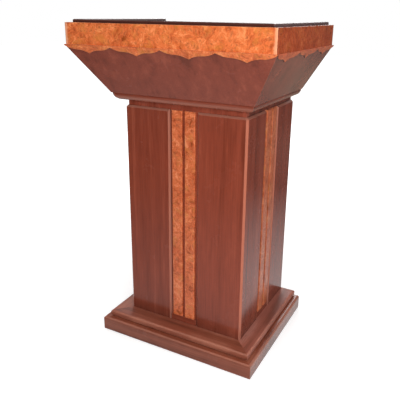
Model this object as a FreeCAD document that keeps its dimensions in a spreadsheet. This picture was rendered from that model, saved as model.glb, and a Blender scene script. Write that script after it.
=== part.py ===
=======
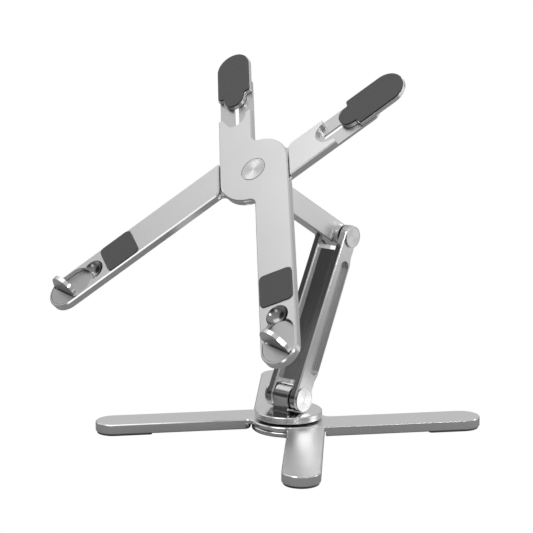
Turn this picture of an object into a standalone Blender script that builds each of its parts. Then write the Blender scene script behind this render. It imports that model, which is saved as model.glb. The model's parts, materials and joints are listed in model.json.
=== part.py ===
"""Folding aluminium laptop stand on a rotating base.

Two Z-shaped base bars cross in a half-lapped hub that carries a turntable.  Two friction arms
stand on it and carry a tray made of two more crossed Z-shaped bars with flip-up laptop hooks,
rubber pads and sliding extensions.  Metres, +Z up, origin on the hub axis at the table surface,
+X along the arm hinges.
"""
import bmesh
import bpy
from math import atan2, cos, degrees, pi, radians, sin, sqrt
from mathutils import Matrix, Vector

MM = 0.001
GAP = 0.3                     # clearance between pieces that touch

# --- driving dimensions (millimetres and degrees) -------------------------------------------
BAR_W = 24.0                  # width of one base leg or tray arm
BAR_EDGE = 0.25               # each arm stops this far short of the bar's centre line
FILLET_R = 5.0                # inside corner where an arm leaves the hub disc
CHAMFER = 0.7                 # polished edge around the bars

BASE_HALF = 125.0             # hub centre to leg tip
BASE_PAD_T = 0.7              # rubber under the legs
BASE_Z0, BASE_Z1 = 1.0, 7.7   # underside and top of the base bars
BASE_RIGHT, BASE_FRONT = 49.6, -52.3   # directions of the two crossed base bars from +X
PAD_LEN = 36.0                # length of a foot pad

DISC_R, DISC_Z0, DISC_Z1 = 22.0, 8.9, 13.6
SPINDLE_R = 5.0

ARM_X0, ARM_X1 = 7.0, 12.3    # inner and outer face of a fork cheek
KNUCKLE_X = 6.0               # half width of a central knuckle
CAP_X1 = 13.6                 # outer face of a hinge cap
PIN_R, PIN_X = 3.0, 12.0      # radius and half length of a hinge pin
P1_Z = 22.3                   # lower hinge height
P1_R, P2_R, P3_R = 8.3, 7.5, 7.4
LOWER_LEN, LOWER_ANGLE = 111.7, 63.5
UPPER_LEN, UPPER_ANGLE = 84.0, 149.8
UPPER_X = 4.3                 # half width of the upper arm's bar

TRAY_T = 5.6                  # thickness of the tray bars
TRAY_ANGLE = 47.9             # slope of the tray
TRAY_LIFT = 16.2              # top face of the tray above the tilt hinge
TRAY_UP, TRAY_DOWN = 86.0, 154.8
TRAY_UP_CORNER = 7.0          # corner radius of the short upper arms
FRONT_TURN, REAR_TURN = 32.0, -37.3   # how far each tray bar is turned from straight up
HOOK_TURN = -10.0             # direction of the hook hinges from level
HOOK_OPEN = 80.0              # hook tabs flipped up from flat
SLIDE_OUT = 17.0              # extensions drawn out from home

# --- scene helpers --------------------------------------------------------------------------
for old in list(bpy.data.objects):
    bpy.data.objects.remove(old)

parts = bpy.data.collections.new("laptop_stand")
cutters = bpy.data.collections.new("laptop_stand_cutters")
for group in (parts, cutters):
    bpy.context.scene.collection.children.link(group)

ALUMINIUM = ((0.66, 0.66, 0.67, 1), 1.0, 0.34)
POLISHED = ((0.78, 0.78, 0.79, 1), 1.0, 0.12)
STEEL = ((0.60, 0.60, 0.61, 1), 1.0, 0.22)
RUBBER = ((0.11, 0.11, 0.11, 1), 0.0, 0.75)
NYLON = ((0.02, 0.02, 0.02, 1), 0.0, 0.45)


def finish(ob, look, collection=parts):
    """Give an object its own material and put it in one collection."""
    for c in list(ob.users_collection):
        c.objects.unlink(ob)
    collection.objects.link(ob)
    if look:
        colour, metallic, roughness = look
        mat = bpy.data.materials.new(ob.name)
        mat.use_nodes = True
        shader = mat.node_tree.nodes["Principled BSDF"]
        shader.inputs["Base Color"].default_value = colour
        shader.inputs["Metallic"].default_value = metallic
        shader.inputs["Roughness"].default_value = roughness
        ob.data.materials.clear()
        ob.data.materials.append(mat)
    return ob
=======
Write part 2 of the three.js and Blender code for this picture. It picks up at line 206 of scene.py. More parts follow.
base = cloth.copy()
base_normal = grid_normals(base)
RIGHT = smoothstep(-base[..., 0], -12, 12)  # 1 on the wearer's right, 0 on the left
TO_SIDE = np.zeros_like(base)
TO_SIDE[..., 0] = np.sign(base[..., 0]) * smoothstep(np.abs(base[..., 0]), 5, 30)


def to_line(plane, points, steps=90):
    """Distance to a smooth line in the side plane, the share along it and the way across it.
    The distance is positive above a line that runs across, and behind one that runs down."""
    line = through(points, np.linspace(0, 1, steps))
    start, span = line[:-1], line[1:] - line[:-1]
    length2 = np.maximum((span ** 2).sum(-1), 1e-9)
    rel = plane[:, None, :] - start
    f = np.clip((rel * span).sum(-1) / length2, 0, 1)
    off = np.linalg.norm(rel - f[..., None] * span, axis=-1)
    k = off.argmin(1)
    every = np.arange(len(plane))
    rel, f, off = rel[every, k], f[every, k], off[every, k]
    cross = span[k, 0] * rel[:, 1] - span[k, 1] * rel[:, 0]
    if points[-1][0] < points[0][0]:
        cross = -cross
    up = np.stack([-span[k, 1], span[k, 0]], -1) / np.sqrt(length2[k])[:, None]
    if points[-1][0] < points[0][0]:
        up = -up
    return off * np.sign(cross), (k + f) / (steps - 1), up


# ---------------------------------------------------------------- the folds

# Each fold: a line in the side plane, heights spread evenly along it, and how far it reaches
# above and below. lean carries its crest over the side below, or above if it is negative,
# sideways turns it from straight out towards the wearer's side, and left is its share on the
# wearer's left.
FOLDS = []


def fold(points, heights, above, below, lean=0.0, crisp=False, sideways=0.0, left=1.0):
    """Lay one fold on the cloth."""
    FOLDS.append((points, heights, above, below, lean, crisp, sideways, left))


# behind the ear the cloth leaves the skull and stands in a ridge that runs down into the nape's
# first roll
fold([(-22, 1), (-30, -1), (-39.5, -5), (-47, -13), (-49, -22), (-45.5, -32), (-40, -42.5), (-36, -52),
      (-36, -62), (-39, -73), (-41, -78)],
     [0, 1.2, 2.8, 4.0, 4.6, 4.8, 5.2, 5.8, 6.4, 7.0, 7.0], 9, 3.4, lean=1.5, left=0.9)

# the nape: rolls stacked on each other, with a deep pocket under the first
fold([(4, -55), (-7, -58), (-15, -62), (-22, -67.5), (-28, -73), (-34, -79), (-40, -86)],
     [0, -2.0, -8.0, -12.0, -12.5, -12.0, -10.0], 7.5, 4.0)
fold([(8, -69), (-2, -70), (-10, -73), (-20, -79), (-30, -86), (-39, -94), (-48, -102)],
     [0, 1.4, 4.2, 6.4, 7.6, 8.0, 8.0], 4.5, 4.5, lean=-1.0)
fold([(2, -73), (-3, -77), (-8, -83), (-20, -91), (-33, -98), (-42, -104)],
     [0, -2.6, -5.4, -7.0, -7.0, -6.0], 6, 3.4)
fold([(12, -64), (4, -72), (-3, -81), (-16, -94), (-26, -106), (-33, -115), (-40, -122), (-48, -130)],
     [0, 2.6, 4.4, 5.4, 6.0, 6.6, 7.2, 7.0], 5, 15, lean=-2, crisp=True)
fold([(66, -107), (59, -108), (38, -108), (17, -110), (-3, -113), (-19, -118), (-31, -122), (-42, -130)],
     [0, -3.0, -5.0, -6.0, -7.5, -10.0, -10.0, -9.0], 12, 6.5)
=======
The request: In the listing above, find the line containing "Turn this picture" and the line containing "a rotating base.", then repeat those two lines and everything between them exactly.

Task solution:
Turn this picture of an object into a standalone Blender script that builds each of its parts. Then write the Blender scene script behind this render. It imports that model, which is saved as model.glb. The model's parts, materials and joints are listed in model.json.
=== part.py ===
"""Folding aluminium laptop stand on a rotating base.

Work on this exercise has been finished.